En total, pasó sólo 134 días en cautiverio. Sus captores, a cuya indulgencia debe la supervivencia (los soldados rusos lo hubieran ultimado sin ceremonias al verle las dos runas o, con suerte, enviado a la Siberia hasta que lo rescatara Adenauer a mediados de la década siguiente), no sólo lo pusieron en libertad con 107 dólares (unos 3.000 euros de hoy) en el bolsillo para comenzar una nueva vida, sino que luego ni siquiera se tomaron el trabajo de poner fuera de juego al molesto escritor alemán, mediante simple recurso de dar a conocer el acta de liberación en su poder, donde consta que Grass fue miembro de las SS-Waffen.

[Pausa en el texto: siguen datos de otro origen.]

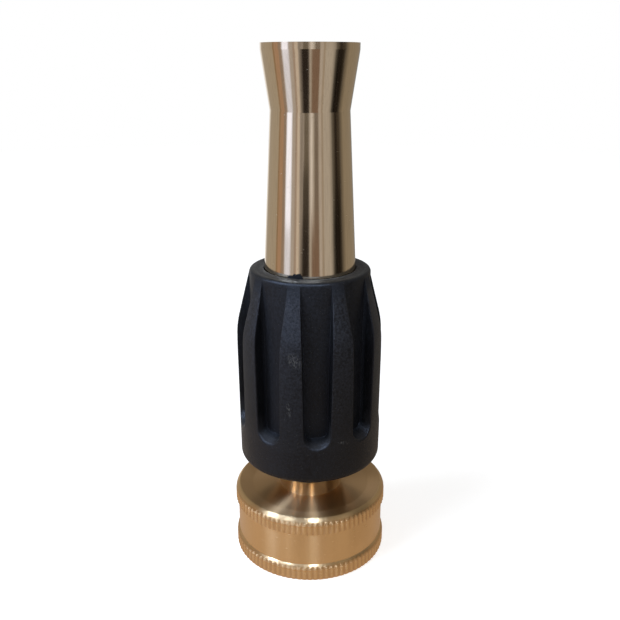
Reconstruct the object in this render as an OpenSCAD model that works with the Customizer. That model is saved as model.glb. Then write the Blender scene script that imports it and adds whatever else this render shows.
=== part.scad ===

Después de la guerra, Grass fue por breve tiempo peón agrícola y minero, hasta que en 1947 inicia en Düsseldorf un aprendizaje como marmolista y poco después matricula en la Academia de Arte de la ciudad. En 1955 debuta con un tercer premio en un concurso de poesía convocado por la Radio Sur de Alemania. Hasta entonces no se había vuelto a interesar por la política. Su personal ajuste de cuentas con el nacionalsocialismo habría de ser lento y penoso. Según él, concluye a mediados de los años cincuenta, o sea, de seis a diez años después de la guerra. Fue, por tanto, un joven reacio a la campaña de desnazificación.